Written request:
Extract all lines in the data that contain the word "from".

Given material:
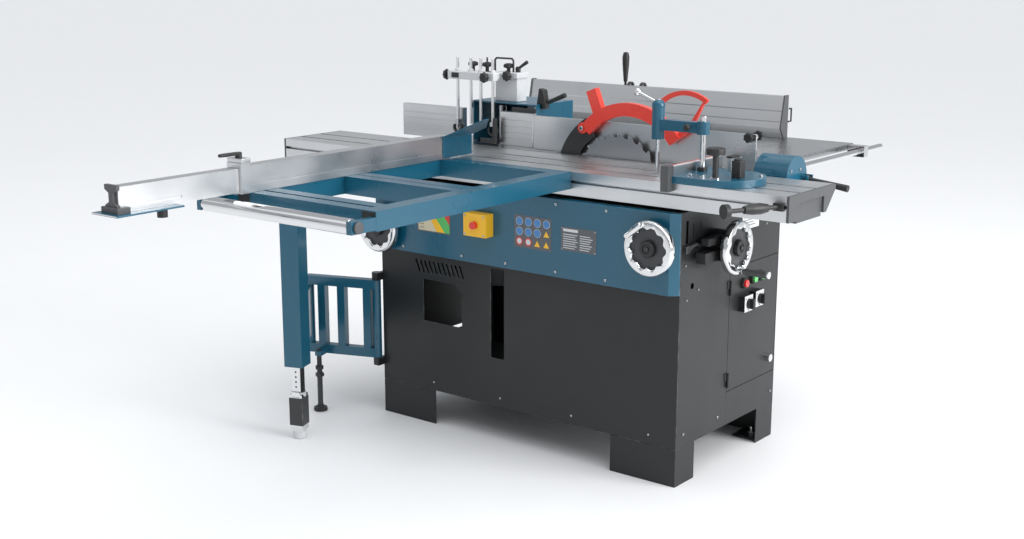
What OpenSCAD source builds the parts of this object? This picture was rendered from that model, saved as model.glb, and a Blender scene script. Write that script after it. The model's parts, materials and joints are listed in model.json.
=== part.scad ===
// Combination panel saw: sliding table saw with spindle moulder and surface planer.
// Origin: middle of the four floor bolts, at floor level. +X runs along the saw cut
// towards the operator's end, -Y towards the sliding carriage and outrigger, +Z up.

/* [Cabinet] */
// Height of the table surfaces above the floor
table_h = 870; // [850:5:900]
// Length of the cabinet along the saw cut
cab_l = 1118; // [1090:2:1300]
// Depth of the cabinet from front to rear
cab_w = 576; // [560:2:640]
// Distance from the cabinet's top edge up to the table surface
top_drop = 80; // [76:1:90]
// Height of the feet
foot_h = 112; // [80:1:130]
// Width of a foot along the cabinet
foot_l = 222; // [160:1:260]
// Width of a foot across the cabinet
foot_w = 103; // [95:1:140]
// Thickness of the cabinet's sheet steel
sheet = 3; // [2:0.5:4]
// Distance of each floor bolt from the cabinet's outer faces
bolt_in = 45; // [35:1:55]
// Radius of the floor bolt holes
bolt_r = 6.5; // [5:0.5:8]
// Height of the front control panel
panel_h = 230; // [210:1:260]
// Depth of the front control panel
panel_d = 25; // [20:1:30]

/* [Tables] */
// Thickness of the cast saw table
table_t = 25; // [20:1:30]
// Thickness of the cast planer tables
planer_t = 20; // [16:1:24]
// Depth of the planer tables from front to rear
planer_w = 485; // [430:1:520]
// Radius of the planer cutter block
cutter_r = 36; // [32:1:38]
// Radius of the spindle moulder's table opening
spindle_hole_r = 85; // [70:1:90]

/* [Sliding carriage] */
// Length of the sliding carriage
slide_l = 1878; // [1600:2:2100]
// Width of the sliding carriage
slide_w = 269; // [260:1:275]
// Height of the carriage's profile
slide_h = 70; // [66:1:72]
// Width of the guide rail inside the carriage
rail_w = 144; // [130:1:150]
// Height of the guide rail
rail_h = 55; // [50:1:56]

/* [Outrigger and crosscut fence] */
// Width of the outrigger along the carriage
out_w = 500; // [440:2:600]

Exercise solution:
What OpenSCAD source builds the parts of this object? This picture was rendered from that model, saved as model.glb, and a Blender scene script. Write that script after it. The model's parts, materials and joints are listed in model.json.
// Depth of the cabinet from front to rear
// Distance from the cabinet's top edge up to the table surface
// Distance of each floor bolt from the cabinet's outer faces
// Depth of the planer tables from front to rear